Lincoln was shot at the theatre named Ford.
Kennedy was shot in a car called a Lincoln made by Ford.

Booth ran from a theatre and was caught in a warehouse.
Oswald ran from a warehouse and was caught in a theatre.

A week before Lincoln was shot, he visited Monroe, Maryland.
A week before Kennedy was shot, he was visited by Marilyn Monroe.


Marilyn Monroe singing Happy Birthday to JFK in 1962/file photo

HERE’S A WEIRD NON-PRESIDENT:


Samuel J. Tilden, ultimate loser

Background:
Samuel J. Tilden was the Al Gore of the 1870s. Tilden had been a corporate
lawyer, but as first a state senator and later governor of New York state in
the early 1870s, he took on the powerful Boss Tweed machine in NYC and
cleaned up the political corruption of Tammany Hall. Tilden was the
Democratic candidate in the 1876 presidential election. His Republican
opponent was Rutherford B. Hayes.

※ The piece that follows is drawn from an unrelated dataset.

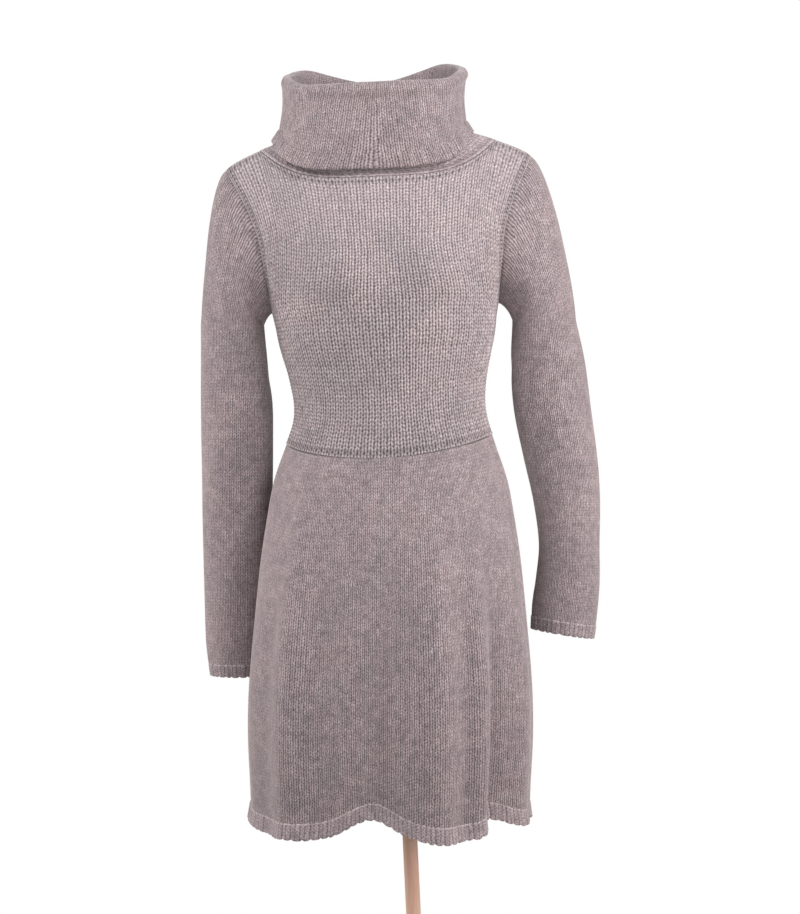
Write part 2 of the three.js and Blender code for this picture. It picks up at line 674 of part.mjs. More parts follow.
function stand() {
  const turned = (name, profile) => {
    const outline = profile.map(([radius, height]) => new THREE.Vector2(radius, height));
    const mesh = new THREE.Mesh(new THREE.LatheGeometry(outline, 36), wood);
    mesh.name = name;
    mesh.rotation.x = Math.PI / 2; // the lathe turns about Y
    dressOnForm.add(mesh);
    return mesh;
  };
  const { radius, height, chamfer } = BASE;
  const edge = [[radius - 1, 0], [radius, 1], [radius, height - chamfer], [radius - chamfer, height]];
  turned("base_disc", [[0, 0], ...edge, [0, height]]);
  const foot = height + 0.3;
  const top = foot + SOCKET.height;
  const boss = [[SOCKET.bore, foot], [SOCKET.radius + 4, foot], [SOCKET.radius, foot + 10], [SOCKET.radius - 3, top]];
  turned("pole_socket", [...boss, [SOCKET.bore, top], [SOCKET.bore, foot]]);

  const from = leanedForm(new THREE.Vector3(0, 0, height + 1));
  const to = leanedForm(new THREE.Vector3(0, 0, FORM_BOTTOM_Z - 0.3));
  const length = from.distanceTo(to);
  const pole = new THREE.Mesh(new THREE.CylinderGeometry(POLE.radius, POLE.radius, length, POLE.sides), wood);
  pole.name = "pole";
  pole.position.copy(from.clone().lerp(to, 0.5));
  pole.quaternion.setFromUnitVectors(new THREE.Vector3(0, 1, 0), to.clone().sub(from).normalize());
  dressOnForm.add(pole);
}

const front = bodicePanel("bodice_front", 1);
const back = bodicePanel("bodice_back", -1);
skirtPanel("skirt_front", -90, 90);
skirtPanel("skirt_back", 90, 270);
hemBand();
sleeve("sleeve_left", SLEEVE_LEFT, 1, { front, back });
sleeve("sleeve_right", SLEEVE_RIGHT, -1, { front, back });
cuff("cuff_left", SLEEVE_LEFT, 1);
cuff("cuff_right", SLEEVE_RIGHT, -1);
neckBand();
collar();
collarEdge();
torsoForm();
stand();

export default dressOnForm;
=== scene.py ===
import math

import bmesh
import bpy
import numpy as np
from mathutils import Matrix, Vector


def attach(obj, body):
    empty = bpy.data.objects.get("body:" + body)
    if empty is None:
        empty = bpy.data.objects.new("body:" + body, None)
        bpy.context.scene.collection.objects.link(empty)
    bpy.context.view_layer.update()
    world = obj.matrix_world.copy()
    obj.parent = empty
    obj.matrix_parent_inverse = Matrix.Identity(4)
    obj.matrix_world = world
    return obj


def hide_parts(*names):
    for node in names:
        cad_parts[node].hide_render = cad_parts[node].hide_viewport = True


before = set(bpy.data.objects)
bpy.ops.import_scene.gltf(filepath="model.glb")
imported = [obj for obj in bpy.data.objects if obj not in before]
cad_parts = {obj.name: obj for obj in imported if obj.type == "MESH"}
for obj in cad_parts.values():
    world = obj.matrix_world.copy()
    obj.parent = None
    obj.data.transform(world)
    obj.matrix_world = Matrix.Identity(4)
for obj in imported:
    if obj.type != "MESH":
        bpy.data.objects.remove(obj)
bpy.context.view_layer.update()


# Camera, in front of the dress at the height of its hips, looking level.
camera = bpy.data.objects.new("camera", bpy.data.cameras.new("camera"))
camera.data.lens = 81.9
camera.location = (-0.03405, -2.6, 0.985)
camera.rotation_euler = (math.pi / 2, 0, 0)
bpy.context.collection.objects.link(camera)
bpy.context.scene.camera = camera
bpy.context.scene.view_settings.view_transform = "Standard"


# Studio: a pale floor, white surroundings, and soft lights high up in front, at both sides and behind.
def soft_light(name, place, aim, size, power, colour=(1, 1, 1)):
    light = bpy.data.objects.new(name, bpy.data.lights.new(name, "AREA"))
    light.data.shape = "DISK"
    light.data.size = size
    light.data.energy = power
    light.data.color = colour
    light.location = place
    light.rotation_euler = (Vector(aim) - Vector(place)).to_track_quat("-Z", "Y").to_euler()
    bpy.context.collection.objects.link(light)


soft_light("key_light_left", (1.15, -1.35, 2.4), (-0.03, 0, 1.45), 0.7, 22)
soft_light("key_light_right", (-1.2, -1.35, 2.4), (-0.03, 0, 1.45), 0.7, 22)
soft_light("fill_light", (1.0, -2.1, 2.1), (0.1, 0, 1.4), 0.8, 11)
soft_light("low_light", (0.1, -2.3, 0.95), (-0.05, 0, 1.42), 0.6, 6)
soft_light("side_light_left", (2.4, -0.9, 1.4), (0.1, 0, 1.15), 1.2, 52, (1, 0.95, 0.93))
soft_light("side_light_right", (-2.5, -0.1, 1.3), (0, 0, 1.1), 1.2, 46, (1, 0.95, 0.93))
soft_light("back_light", (0.2, 2.6, 2.4), (0, 0, 1.0), 1.8, 26)

surroundings = bpy.data.worlds.new("surroundings")
surroundings.use_nodes = True
tree = surroundings.node_tree
seen_directly = tree.nodes.new("ShaderNodeLightPath")
brightness = tree.nodes.new("ShaderNodeMapRange")
brightness.inputs["To Min"].default_value = 0.2
brightness.inputs["To Max"].default_value = 1.0
tree.links.new(seen_directly.outputs["Is Camera Ray"], brightness.inputs["Value"])
tree.links.new(brightness.outputs["Result"], tree.nodes["Background"].inputs["Strength"])
tree.nodes["Background"].inputs["Color"].default_value = (1, 1, 1, 1)
bpy.context.scene.world = surroundings

bm = bmesh.new()
bmesh.ops.create_grid(bm, x_segments=4, y_segments=4, size=1.85)
floor_mesh = bpy.data.meshes.new("floor")
bm.to_mesh(floor_mesh)
bm.free()
floor = bpy.data.objects.new("floor", floor_mesh)
bpy.context.collection.objects.link(floor)
pale = bpy.data.materials.new("pale_floor")
pale.use_nodes = True
grain = pale.node_tree.nodes.new("ShaderNodeTexNoise")
grain.inputs["Scale"].default_value = 40
tint = pale.node_tree.nodes.new("ShaderNodeValToRGB")
tint.color_ramp.elements[0].color = (0.82, 0.79, 0.765, 1)
tint.color_ramp.elements[1].color = (0.86, 0.83, 0.805, 1)
pale.node_tree.links.new(grain.outputs["Fac"], tint.inputs["Fac"])
pale.node_tree.links.new(tint.outputs["Color"], pale.node_tree.nodes["Principled BSDF"].inputs["Base Color"])
pale.node_tree.nodes["Principled BSDF"].inputs["Roughness"].default_value = 0.8
floor_mesh.materials.append(pale)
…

Tilden won a clear majority of the popular
vote, but the electoral college slates in three states were in dispute. The
final decision was turned over to an electoral commision of 15 members
appointed by the U.S. Senate (5), House of Reps (5) and Supreme Court (5).
The final count was 7 Republicans, 7 Democrats and one independent judge.
That independent judge, however, was elected to the U.S. Senate from
Illinois, and a Republican judge was appointed to the commission to replace
him. Surprise! The commission voted 8-7 along party lines to give the
presidency to Republican Hayes. Tilden retired into obscurity and died 10
years later.

Important fact:
On his death, Tilden — a lifelong bachelor — left most of
his $6 million estate to establish and maintain a free public library in New
York City. His relatives successfully challenged the will and got about half
the money. The remaining $3 million was still enough to fund the creation of
the New York Public Library
.

Semi-interesting fact:
The monument at Tilden’s gravesite in New Lebanon, N.Y., bears the
inscription “I still trust the people.”

Really interesting fact:
On his deathbed, Tilden confided to a friend that he had never slept with a woman in his life.